start COLLECTED DATA

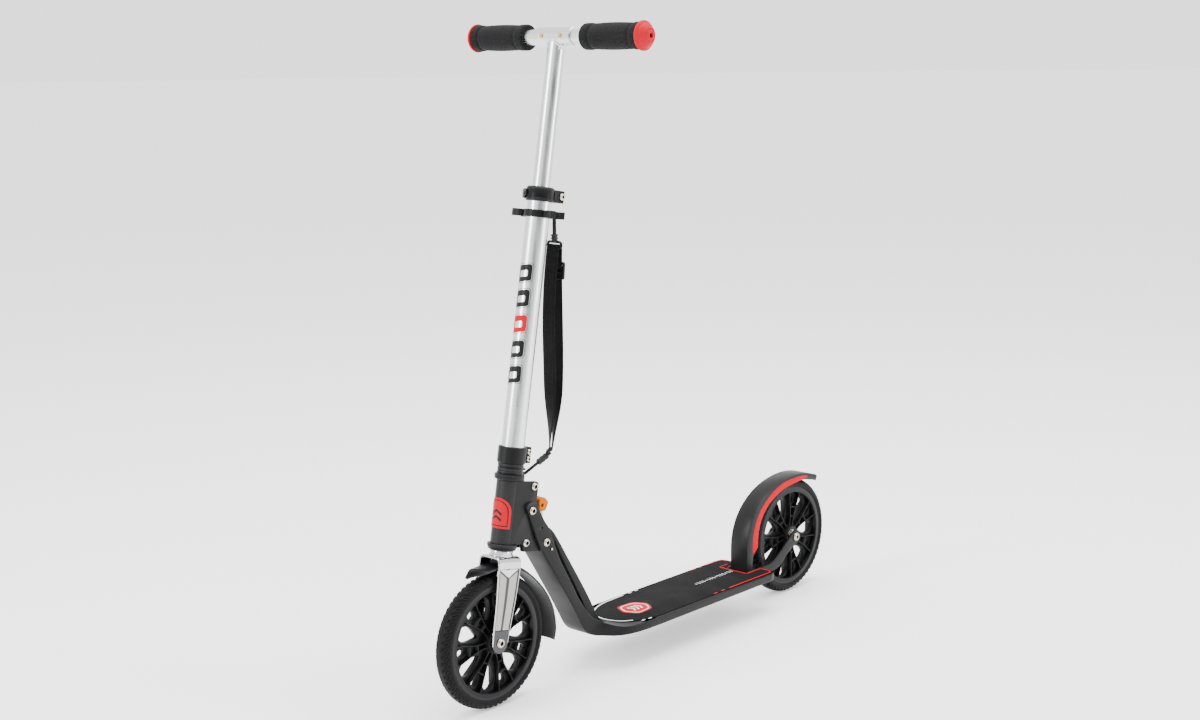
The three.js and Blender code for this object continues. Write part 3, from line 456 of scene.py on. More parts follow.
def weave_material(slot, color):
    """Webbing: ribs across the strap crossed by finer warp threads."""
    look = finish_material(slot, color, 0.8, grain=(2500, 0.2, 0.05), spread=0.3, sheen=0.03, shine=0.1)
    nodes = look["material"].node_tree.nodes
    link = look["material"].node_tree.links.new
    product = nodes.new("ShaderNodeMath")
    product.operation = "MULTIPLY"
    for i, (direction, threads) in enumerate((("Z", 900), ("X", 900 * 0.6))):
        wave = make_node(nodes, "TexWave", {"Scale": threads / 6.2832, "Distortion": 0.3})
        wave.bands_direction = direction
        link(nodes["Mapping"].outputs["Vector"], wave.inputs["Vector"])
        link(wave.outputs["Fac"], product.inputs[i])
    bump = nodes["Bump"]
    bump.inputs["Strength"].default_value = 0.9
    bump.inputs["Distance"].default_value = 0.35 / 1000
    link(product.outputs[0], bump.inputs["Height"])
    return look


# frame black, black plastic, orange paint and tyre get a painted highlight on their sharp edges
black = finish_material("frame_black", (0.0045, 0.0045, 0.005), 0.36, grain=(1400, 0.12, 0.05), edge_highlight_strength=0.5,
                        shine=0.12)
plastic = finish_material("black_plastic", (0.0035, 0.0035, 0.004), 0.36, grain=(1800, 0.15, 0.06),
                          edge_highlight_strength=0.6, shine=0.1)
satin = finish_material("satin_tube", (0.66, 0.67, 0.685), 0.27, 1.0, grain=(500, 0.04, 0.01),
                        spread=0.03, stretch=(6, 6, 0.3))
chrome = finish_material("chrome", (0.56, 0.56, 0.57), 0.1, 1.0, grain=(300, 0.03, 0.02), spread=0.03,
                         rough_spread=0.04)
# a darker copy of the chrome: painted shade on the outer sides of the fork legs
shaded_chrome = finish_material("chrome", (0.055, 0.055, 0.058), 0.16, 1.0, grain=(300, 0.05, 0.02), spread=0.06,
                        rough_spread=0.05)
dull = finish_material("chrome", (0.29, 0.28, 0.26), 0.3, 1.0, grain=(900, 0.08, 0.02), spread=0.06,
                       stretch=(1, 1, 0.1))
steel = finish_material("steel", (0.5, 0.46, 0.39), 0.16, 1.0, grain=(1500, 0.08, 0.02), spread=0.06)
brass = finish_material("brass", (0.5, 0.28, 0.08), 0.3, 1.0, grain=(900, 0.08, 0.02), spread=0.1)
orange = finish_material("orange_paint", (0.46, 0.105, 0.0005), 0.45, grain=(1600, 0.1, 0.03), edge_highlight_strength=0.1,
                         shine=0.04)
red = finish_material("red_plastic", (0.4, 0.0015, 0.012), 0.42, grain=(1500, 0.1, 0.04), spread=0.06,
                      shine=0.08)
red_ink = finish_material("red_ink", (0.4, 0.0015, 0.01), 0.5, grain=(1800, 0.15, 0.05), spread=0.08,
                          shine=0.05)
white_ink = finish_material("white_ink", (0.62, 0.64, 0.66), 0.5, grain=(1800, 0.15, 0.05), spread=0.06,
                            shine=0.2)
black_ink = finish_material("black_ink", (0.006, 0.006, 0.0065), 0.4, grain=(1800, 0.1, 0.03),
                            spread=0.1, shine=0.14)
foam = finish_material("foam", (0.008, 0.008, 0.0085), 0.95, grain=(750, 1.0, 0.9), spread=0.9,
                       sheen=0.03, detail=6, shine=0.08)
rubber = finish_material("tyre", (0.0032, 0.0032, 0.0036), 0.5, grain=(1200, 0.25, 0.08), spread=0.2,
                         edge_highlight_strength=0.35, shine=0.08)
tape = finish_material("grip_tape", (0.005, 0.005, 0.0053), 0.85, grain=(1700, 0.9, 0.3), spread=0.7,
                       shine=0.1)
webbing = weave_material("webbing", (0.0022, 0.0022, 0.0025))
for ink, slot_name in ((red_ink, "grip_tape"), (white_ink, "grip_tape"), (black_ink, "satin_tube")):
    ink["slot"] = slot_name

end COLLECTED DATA

OBJECTIVE
Repeat, exactly and only, the lines from the beginning of the material through the line that contains "return look".

SOLUTION
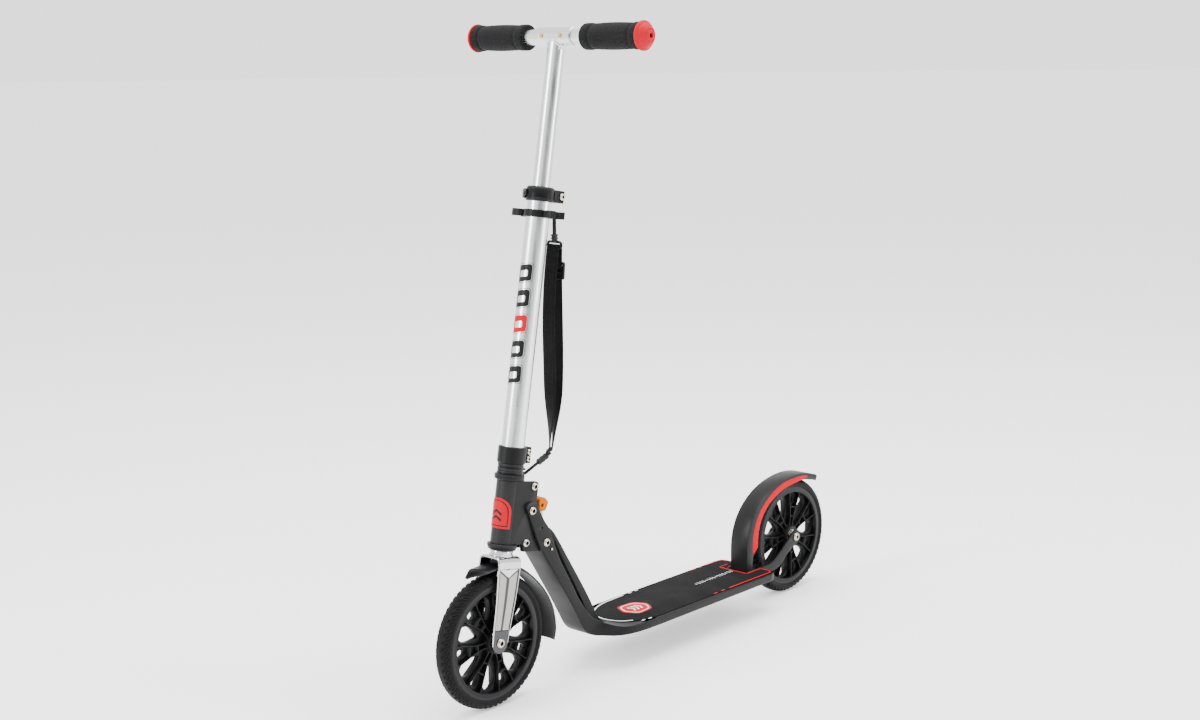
The three.js and Blender code for this object continues. Write part 3, from line 456 of scene.py on. More parts follow.
def weave_material(slot, color):
    """Webbing: ribs across the strap crossed by finer warp threads."""
    look = finish_material(slot, color, 0.8, grain=(2500, 0.2, 0.05), spread=0.3, sheen=0.03, shine=0.1)
    nodes = look["material"].node_tree.nodes
    link = look["material"].node_tree.links.new
    product = nodes.new("ShaderNodeMath")
    product.operation = "MULTIPLY"
    for i, (direction, threads) in enumerate((("Z", 900), ("X", 900 * 0.6))):
        wave = make_node(nodes, "TexWave", {"Scale": threads / 6.2832, "Distortion": 0.3})
        wave.bands_direction = direction
        link(nodes["Mapping"].outputs["Vector"], wave.inputs["Vector"])
        link(wave.outputs["Fac"], product.inputs[i])
    bump = nodes["Bump"]
    bump.inputs["Strength"].default_value = 0.9
    bump.inputs["Distance"].default_value = 0.35 / 1000
    link(product.outputs[0], bump.inputs["Height"])
    return look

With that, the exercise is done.